Everything is working very well inside that subnets, the problem is for example

If I am in subnet "d" and I try to connect to a VPN using cisco software (vpn ip 201.111.111.111), I connect and I can surf the web with NO problem, BUT when I try to access outlook to send and receive mail when conected to VPN, I can NOT do, it does not work.

I think that I should add some route that allow the packet to go and come back. If I try to do access outlook from my MAIN net (192.168.31.X) there is NO problem. 

Please help will be apreciated

Thanks in advance


----------



## SirDice (Feb 3, 2011)

jleal2003 said:
			
		

> i have the routes in the mail server as follows.
> 
> route add -net 192.168.1.0/24 192.168.1.1 #a
> route add -net 192.168.2.0/24 192.168.2.1 #b
> ...


These routes don't make much sense. In order to route to 192.168.1/0 for instance it will send all packets to 192.168.1.1. This is only possible when 192.168.1.1 is directly connected. If it's directly connected there's no need for the route.

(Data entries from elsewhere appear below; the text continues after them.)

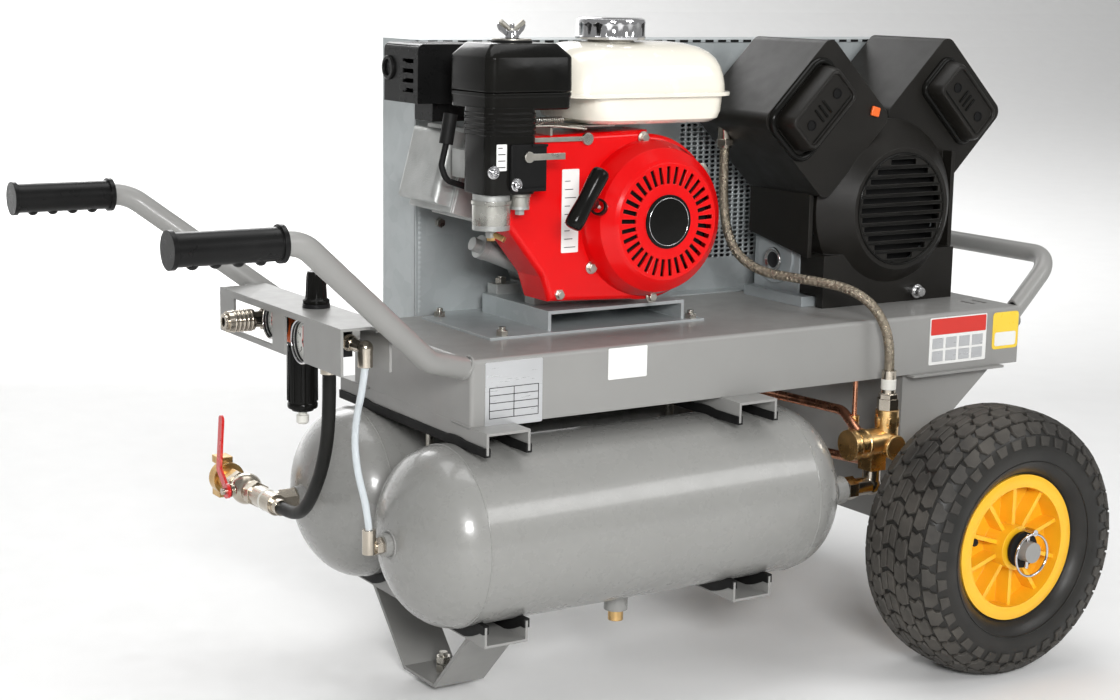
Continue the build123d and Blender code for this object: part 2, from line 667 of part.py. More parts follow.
def housing_outline():
    """Outline of the blower housing seen along the crankshaft."""
    corner = Polyline((283, 656), (122, 652), (92, 622), (92, 552), (140, 491), (150, 462),
                      (283, 456), close=True)
    plane = Plane(origin=(0, blower_front, 0), x_dir=(1, 0, 0), z_dir=(0, -1, 0))
    disc = Pos(engine_x, engine_z) * Circle(98)
    return plane, make_face(corner) + disc


def blower_housing():
    """Red pressed housing around the flywheel fan, open at the back and at the fan inlet."""
    plane, outline = housing_outline()
    depth = blower_back - blower_front
    shell = extrude(plane * outline, -depth)
    shell = fillet(shell.faces().sort_by(Axis.Y)[0].edges(), 7)
    inner = extrude(plane * offset(outline, -2.5, kind=Kind.INTERSECTION), -depth - 1)
    shell -= Pos(0, 2.5, 0) * inner
    return shell - rod((engine_x, blower_front - 1, engine_z), (engine_x, blower_front + 4, engine_z), 80)


def recoil_cover():
    """Red recoil starter dome with radial slots and a plain centre badge."""
    depth = blower_front - recoil_front
    outer = [(0, 0), (0, 92), (8, 91), (28, 84), (depth - 3, 72), (depth, 68), (depth, 0)]
    inner = [(-1, 0), (-1, 89), (8, 88), (27, 81), (depth - 6, 70), (depth - 3, 66), (depth - 3, 0)]
    base = (engine_x, blower_front, engine_z)
    dome = turned(base, (0, -1, 0), outer) - turned(base, (0, -1, 0), inner)
    slots = []
    slot_count = 33
    for step in range(slot_count):
        slot = block(-2.5, 2.5, -8, 8, 44, 64)
        turn = Rot(0, step * 360 / slot_count, 0)
        slots.append(Pos(engine_x, recoil_front, engine_z) * (turn * slot))
    dome -= slots
    dome += rod((engine_x, recoil_front + 1, engine_z), (engine_x, recoil_front - 2, engine_z), 31)
    return dome - rod(grip_root, grip_seat, 7)


def recoil_grip():
    """Starter grip: a T with a tapered bar and the first stretch of rope."""
    centre = Vector(*grip_seat)
    along = Vector(0.52, 0, 0.85) * 38
    shape = rod(tuple(centre - along), tuple(centre + along), 9.5)
    start = centre + (Vector(*grip_root) - centre).normalized() * 26
    shape += rod(tuple(centre), tuple(start), 6.5)
    return shape + rod(tuple(start), grip_root, 2)


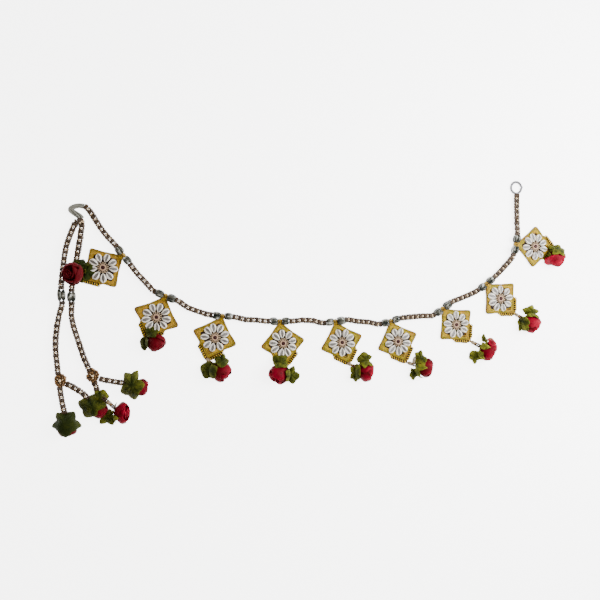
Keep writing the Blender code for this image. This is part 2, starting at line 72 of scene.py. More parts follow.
MM = 0.001
TAU = 2 * math.pi
MIDDLE = (47.94, -3.36)

# Sizes of the solids that the pieces below stand for
ROPE_RADIUS = 5.0
ROPE_STEP = 21.0
STRAIGHT_END = 7.0
CLEAR = 0.3
GLASS_RADIUS = 6.2
GLASS_LENGTH = 13.0
CORE_HALF = 5.5
TILE_HALF = 31.0
TILE_ROUND = 5.0
TILE_TIP_GAP = 2.9
TRIM_WIDTH = 5.5
TRIM_ROUND = 8.0
TRIM_HALF_ANGLE = 50.0
SHELLS = 9
LOOP_RADIUS = 4.0
LOOP_STEP = 5.0
LOOP_STRAIGHT = 3.0
RING_RADIUS = 11.75
RING_WIRE_RADIUS = 1.25
RING_LEAN = 0.8
BUD_SINK = 0.93
TRIM_FADE = 20.0

# Sizes of the pieces that dress the solids, in millimetres
SEED_RADIUS = 1.8
SEED_HALF = 2.35
THREAD_PLACES = ((-2.5, 1.4), (2.5, 1.4), (-2.5, -2.0), (2.5, -2.0))
GLASS_EXTRA = 3.4
GLASS_SPREAD = 3.4
STRAND_GLASS_EXTRA = 2.5
STRAND_GLASS_SPREAD = 3.6
STRAND_GLASS_RADIUS = 4.2
TAB_THICKNESS = 1.1
DISC_SPOKES = 14
LEAF_NOTCH = 0.74
LOOP_STRANDS = 6
LOOP_STRAND_RADIUS = 1.85
RING_WINDING = 1.1

# The shortest cord length that the bead strings compare with, in metres
SHORTEST_CORD = 0.06
# How much longer and wider a leaf is cut than it lies
LEAF_CUT = 1.05

Hanger = namedtuple("Hanger", "x y heading tile_turn")
HANGERS = (
    Hanger(-343, 85, -53, -148),
    Hanger(-264, 8, -22, -113),
    Hanger(-155, -31, -5, -109),
    Hanger(-42, -42, 0, -81),
    Hanger(71, -43, 8, -72),
    Hanger(186, -43, 15, -69),
    Hanger(298, -18, 35, -48),
    Hanger(394, 34, 37, -44),
    Hanger(460, 117, 79, -5),
)
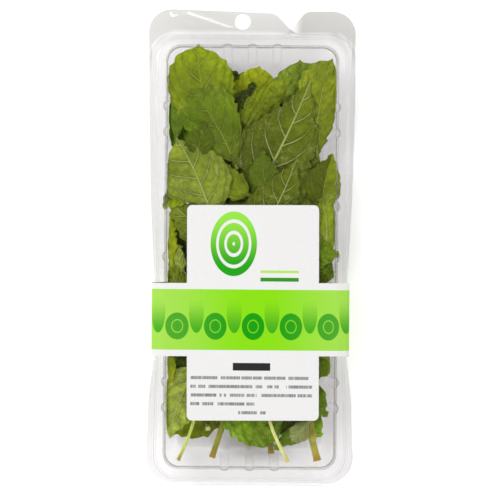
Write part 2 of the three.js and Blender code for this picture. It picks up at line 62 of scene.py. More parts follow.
camera_data = bpy.data.cameras.new("studio_camera")
camera_data.sensor_width = SENSOR
camera_data.clip_start = 0.01
camera_data.lens = SENSOR * (CAMERA_AT[2] - LID_PLANE) / VIEW_WIDTH
camera = place_object("studio_camera", camera_data)
camera.location = CAMERA_AT
camera.rotation_euler = (0, 0, CAMERA_TURN)
bpy.context.scene.camera = camera
bpy.context.scene.view_settings.view_transform = "Standard"

# ---------- floor and light ----------
# A pale table under soft light from all round, with one large lamp high on the left and smaller
# ones behind, in front and on the right, which draw the bright lines on the plastic.
TABLE_HALF = 3.0
TABLE_GLOW = 0.34
SKY_HEIGHTS = (0.75, 0.97)
SKY_STRENGTHS = (0.62, 0.05)  # dim straight overhead, where the real camera hangs


def feed(tree, node, inputs):
    """Fills a node's inputs by name or number: a socket is linked, anything else is set."""
    for name, value in inputs.items():
        if isinstance(value, bpy.types.NodeSocket):
            tree.links.new(value, node.inputs[name])
        else:
            node.inputs[name].default_value = value
    return node


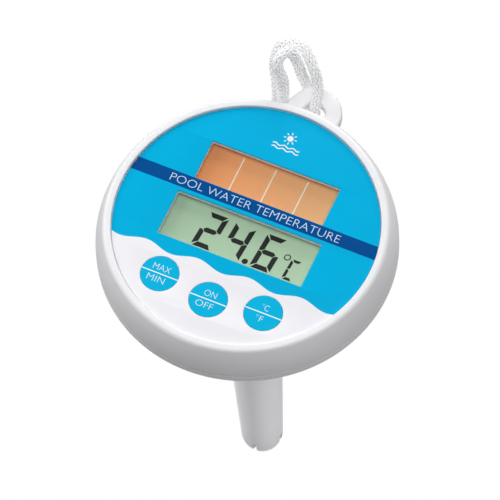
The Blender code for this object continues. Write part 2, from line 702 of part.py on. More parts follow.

> if i am in subnet "d" and i try to connect tu a VPN using cisco software (vpn ip 201.111.111.111) ,i connect and i can surf the web with NO problem , BUT when y try to access outlook to send and receive mail when conected to VPN , i can NOT do ,it does not work .


Most likely it's because the VPN sets a default gateway. As there is no specific route to the network where the mail server is it will send everything to the default gateway.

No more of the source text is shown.